Legal scholars warn that mass, continuous monitoring can edge toward unconstitutional searches under the Fourth Amendment. Courts have started to push back against “large-scale surveillance technology that’s capturing everyone and everywhere at every time,” a shift that raises questions for future litigation. Predictive systems that label ordinary trips suspicious risk sweeping up law-abiding citizens.

On the ground, the system plays out in stops labeled “whisper,” “intel” or “wall” to hide federal involvement. Local officers receive tipoffs and pull drivers over under state traffic codes, sometimes detaining people for an hour or more while agents search vehicles. Public records show frequent sharing of location data, photos and social media information between federal and local actors.

One trucker was stopped after his route tripped the algorithm, then detained and accused of money laundering for carrying customer cash. No contraband was found and charges were dropped, but the company owner said, “We did everything right and had nothing to hide, and that was ultimately what they found.” The stop still cost thousands in legal fees and a seized trailer.

Another motorist endured an exhaustive search after Border Patrol flagged a short overnight trip near the border. Deputies held him roadside, combed the car, and located nothing. As one deputy put it in a deposition, “The beautiful thing about the Texas Traffic Code is there’s thousands of things you can stop a vehicle for.”

Investigations show Border Patrol builds intelligence by stitching together plate reader feeds, hotel records, and rental car data to map travel across states. Officials describe developing “patterns of life” to spot anomalies and routes that supposedly indicate smuggling. Some devices can capture both license plates and driver faces, expanding the reach of identification.

The agency has linked to databases from private vendors and law enforcement partners, giving it access to broad commercial and public camera networks. In some cases Border Patrol could see multi-city travel histories tied to a single vehicle. That capability turns a routine trip into a searchable entry in a long-term file.

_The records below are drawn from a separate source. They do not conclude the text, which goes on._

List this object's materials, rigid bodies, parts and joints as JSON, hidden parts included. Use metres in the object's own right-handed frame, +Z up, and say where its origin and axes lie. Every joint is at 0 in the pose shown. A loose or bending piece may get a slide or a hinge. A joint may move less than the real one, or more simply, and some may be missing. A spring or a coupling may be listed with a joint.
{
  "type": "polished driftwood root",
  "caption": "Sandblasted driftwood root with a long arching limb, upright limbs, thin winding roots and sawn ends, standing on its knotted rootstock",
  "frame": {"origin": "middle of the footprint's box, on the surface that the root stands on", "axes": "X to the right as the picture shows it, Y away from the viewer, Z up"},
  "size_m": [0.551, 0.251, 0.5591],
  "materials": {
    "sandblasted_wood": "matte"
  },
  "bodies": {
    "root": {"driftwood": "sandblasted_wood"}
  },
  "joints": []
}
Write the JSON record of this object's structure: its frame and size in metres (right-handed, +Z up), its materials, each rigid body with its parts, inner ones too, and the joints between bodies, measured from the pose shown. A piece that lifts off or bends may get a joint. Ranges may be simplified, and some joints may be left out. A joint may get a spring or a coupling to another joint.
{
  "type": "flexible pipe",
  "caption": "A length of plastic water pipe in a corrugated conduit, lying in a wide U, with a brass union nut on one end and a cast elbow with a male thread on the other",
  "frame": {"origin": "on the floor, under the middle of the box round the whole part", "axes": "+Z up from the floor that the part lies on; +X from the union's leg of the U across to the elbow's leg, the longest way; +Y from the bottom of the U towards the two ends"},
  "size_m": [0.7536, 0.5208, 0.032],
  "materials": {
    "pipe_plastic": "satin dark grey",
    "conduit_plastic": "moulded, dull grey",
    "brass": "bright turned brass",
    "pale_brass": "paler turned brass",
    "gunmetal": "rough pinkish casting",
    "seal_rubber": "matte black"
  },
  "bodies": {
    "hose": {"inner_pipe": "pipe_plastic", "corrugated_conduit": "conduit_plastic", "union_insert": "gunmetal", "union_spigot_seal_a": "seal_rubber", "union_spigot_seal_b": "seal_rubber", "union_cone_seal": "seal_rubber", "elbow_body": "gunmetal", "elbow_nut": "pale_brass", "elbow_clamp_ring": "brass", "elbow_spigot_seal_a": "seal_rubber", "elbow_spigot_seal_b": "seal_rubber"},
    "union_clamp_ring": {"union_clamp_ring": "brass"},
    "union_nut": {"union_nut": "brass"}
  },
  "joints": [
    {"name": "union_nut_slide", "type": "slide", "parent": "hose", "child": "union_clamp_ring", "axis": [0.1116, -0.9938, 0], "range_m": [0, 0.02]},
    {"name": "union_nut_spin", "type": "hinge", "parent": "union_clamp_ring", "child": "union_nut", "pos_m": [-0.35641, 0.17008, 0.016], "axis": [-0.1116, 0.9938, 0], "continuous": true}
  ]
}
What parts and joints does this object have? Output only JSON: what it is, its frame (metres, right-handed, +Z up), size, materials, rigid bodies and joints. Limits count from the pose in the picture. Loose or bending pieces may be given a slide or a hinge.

Privacy advocates argue this is dragnet surveillance that erodes civil liberties and chills ordinary movement. Nicole Ozer warned, “They are collecting mass amounts of information about who people are, where they go, what they do, and who they know … engaging in dragnet surveillance of Americans on the streets, on the highways, in their cities, in their communities.” She added, “These surveillance systems do not make communities safer.”

Federal-local chats and records reveal how often agents coordinate stops based on plate data, sometimes asking, “Need BP?” before dispatching Border Patrol officers. Those informal exchanges highlight how seamlessly federal intelligence can be converted into local enforcement. The result is a blurred line between national security missions and everyday policing.

For citizens, the practical takeaway is unsettling: routine travel can be analyzed, annotated and used to justify intrusive encounters. Courts and legislatures will face hard questions about how much surveillance is acceptable on public roads. Meanwhile, motorists keep driving through a system they did not consent to and may never even know targeted them.